Continuamos hacia adelante. Frente a
nosotros una enorme oquedad, una cueva de grandes dimensiones decorada con el
verde intenso de una vegetación bien alimentada. En la parte superior de la
caliza, a la izquierda, cuelga un manto de líquenes por el que resbala el agua
de un modesto manantial. A la derecha, una frondosa higuera y una vigorosa
hiedra enverdecen la pared rocosa en toda su extensión.
Las aguas que brotan de esa enorme
oquedad, a unos 20 o 30
metros de altura sobre el barranco, se han considerado
medicinales ya desde antiguo. De hecho, en el mismo cauce existen unas represas
artificiales en las que personas aquejadas de enfermedades se bañaban en busca
de sanación. Una manguera de polietileno, que desciende del pequeño balsete que
se forma en lo alto de la cueva, acerca el líquido milagroso a aquellos que no
tengan la capacidad física para subir hasta él.
El sendero de pequeño recorrido
continua barranco arriba, poniendo a prueba la destreza del visitante. Dos
empinadas pasarelas, pozas, rocas de grandes dimensiones depositadas allí por
las avenidas, estrechos pasos y una pequeña vía ferrata no recomendada para
aquellos que sufran de vértigo agudo. Precisamente a los pies de esa vía
ferrata es donde nos topamos con otro de los espectaculares rincones de este
apartado paraje. Una bellísima caída de agua, un “Pozo del Salto” en miniatura,
rodeado de cortadas de caliza enverdecidas que jamás reciben el impacto directo
del sol. Espectacular.
En definitiva, una excursión sencilla
para realizar en familia, que no tendrá mas de cuatro kilómetros entre ida y
vuelta, por un sendero llanero sin grandes dificultades hasta que llegamos a
los pies de la bella fuente de “Los Baños”.
De ahí en adelante, los más atrevidos y aventureros, podrán seguir disfrutando
de un paisaje con una fuerza espectacular.

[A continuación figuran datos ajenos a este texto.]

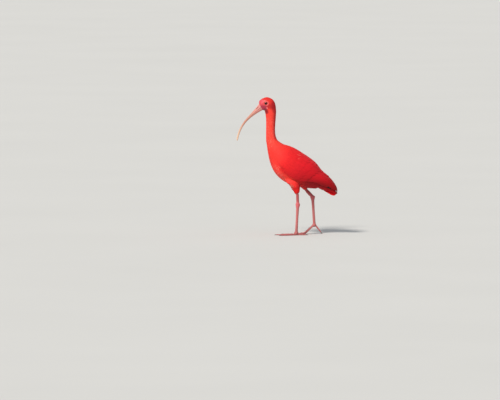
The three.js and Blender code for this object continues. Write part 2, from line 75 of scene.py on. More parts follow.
TAIL = {"root": (115, 176), "droop": 0.48, "lift": 2.4, "length": 69, "pairs": 6, "spread": 0.033,
        "half": 7.6, "layer": 1.3, "roof": 0.42, "ridge": 12, "bend": 3.4, "from": 0.16, "sunk": 0.5}
TAIL_COVERTS = {"count": 5, "root": 10, "short": 2, "step": 3.2, "half": 7.2, "aside": 0.8}
UNDERTAIL = {"along": [-14, 14, 30, 48, 66], "wide": [16.5, 15.5, 13.5, 12, 11],
             "deep": [16.5, 14.6, 13.6, 11.5, 9.5], "starts": [-13, 3, 18, 32], "run": 31, "reach": 1.8,
             "count": 12, "from_run": 392, "height": 1.4, "step": 0.7, "climb": 1.8, "curl": 0.25,
             "blunt": 0.3, "jitter": 0.1, "lengths": (0.93, 1.05)}

# Middle line of the bird from the bill's base through head, neck and body to the tail's tip
SPINE = [
    (-100, 447), (-84, 458), (-68, 455), (-60, 438), (-58, 410), (-57, 380), (-54, 345), (-45, 310),
    (-25, 272), (5, 242), (45, 215), (85, 190), (115, 176), (150, 157), (180, 143),
]
THIGHS = [((18, -34, 192), (34, -34, 146)), ((36, 34, 194), (66, 34, 157))]


# Small tools

def srgb(red, green, blue):
    """Linear colour from display values of 0 to 255."""
    shown = np.array([red, green, blue]) / 255
    return np.where(shown <= 0.04045, shown / 12.92, ((shown + 0.055) / 1.055) ** 2.4)


def ramp(x, low, high):
    """0 below low, 1 above high, smooth in between."""
    t = np.clip((np.asarray(x, float) - low) / (high - low), 0, 1)
    return t * t * (3 - 2 * t)


def mix(a, b, share):
    """From number a to number b, or arrays of them."""
    return a + (b - a) * share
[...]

Un paisaje tallado por el empuje de
grandes avenidas que han ido dibujando un espacio de singular belleza. Un lugar
maravilloso en el que evadirse de la rutina diaria.
No me cabe duda de que volveremos. Y
el día que volvamos nos traeremos una garrafa vacía para llenarla del agua
milagrosa, del manantial de vida. Quizá sea solo una leyenda, pero… ¿y si no?